Of course, all this will sound like mere moralizing to those who don’t care a fig about the source of good feelings, or their permanence. After all, the primal rave experience, held under the banner of PLUR (Peace, Love, Unity, and Respect) and often enhanced by MDMA and other drugs, is about the moment, not the future. Who’s to say that such moments aren’t worthy and authentic, just because they’re transient? Some therapists argue as well that MDMA can serve as an effective adjunct in treating psychological disorders. With proper guidance, chemically-induced catharsis can lead to insights that carry over into ordinary life, without needing to repeat the experience.

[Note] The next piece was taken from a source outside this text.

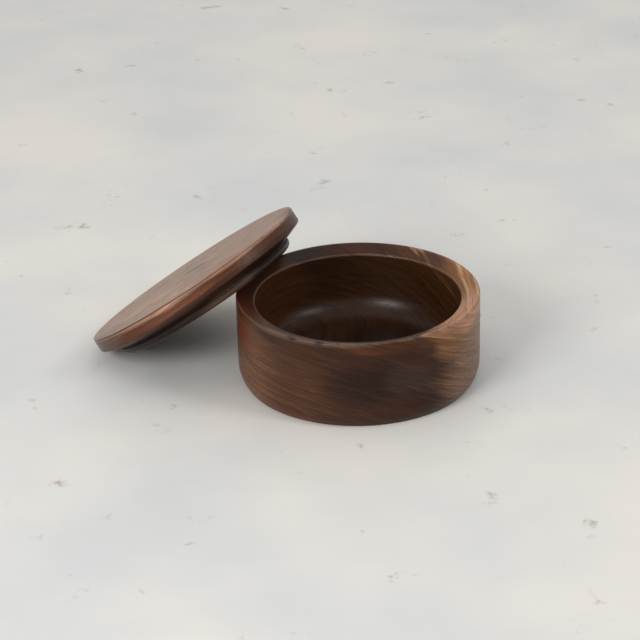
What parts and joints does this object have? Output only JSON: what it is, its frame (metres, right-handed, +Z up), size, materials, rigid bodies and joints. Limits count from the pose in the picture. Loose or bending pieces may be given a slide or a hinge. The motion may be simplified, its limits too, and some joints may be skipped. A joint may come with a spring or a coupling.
{
  "type": "lidded bowl",
  "caption": "Small turned wooden bowl with thick straight walls and a bevelled rim, and a flat lift-off lid with a spigot that leans against its side.",
  "frame": {"origin": "centre of the bowl's base, on the surface it stands on", "axes": "+Z up along the bowl's axis, +X from the leaning lid towards the bowl, +Y to the left of somebody looking from the lid towards the bowl"},
  "size_m": [0.1664, 0.1, 0.0624],
  "materials": {
    "bowl_walnut": "oiled, satin",
    "lid_walnut": "oiled, satin"
  },
  "bodies": {
    "bowl": {"bowl": "bowl_walnut"},
    "lid": {"lid": "lid_walnut"}
  },
  "joints": [
    {"name": "lid_lift", "type": "slide", "parent": "bowl", "child": "lid", "axis": [0, 0, 1], "range_m": [0, 0.08]}
  ]
}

But even accepting such arguments, there are still good reasons to be wary of recreational MDMA use. It is commonly admitted by most users, for instance, that the first time is the best: try it again, and you don’t get quite the feeling. This is a sure sign that the brain has changed in response to just one exposure. The "Tuesday blues," a midweek drop in mood following an ecstasy weekend, is also frequently reported, suggesting that there’s an immediate neural-emotional debt to be paid for the sudden release of so much serotonin. Although more research needs to be done to determine the extent of its neurotoxicity, those familiar with the rave scene acknowledge that heavy ecstasy users seem more prone to depression.
So while it’s highly unlikely that a little ecstasy will kill you (only a few deaths nationwide have been directly attributed to MDMA), it’s possible that repeated use will modify brain function in ways that could compromise cognition and emotional stability. For the past decade a natural experiment on the effects of ecstasy has been underway in Great Britain, where the drug has been endemic in clubs and raves. If regular MDMA use does indeed have significant negative effects, they are likely to show up in British mental health statistics in the next few years.
Those who imagine, dualistically, that they somehow exist over and above their brains are arguably the most at risk of abusing, in the quest for new highs, this most amazing organ of personal identity. Unfortunately this includes many teenagers, who believe not only that they are immortal, but that repeated drinking binges and drug trips somehow won’t affect their developing cognitive resources. A good dose of scientifically grounded monism in health class – teaching that mind and brain are essentially one – might help to curtail enthusiasm for this latest new drug, as well as all the old standbys still available. MDMA isn’t just changing your brain, it’s changing you, and in a way that might not be particularly enjoyable in the long run.
The intuition of mind-body duality is tough to surrender, rooted as it is in the Western philosophical tradition of Descartes, for whom the true self was incorporeal and therefore well insulated from changes in mere matter. But the effects of MDMA show unequivocally that, as far as thinking and feeling goes, "brains are us" - it’s neurons or nothing. So it’s best not to fiddle too much or too carelessly with the organic machinery in our heads, since that’s what we persons are, ultimately. And we’re better off looking for intimacy with a minimum of chemical assistance, for only then can we be reasonably sure it’s for real.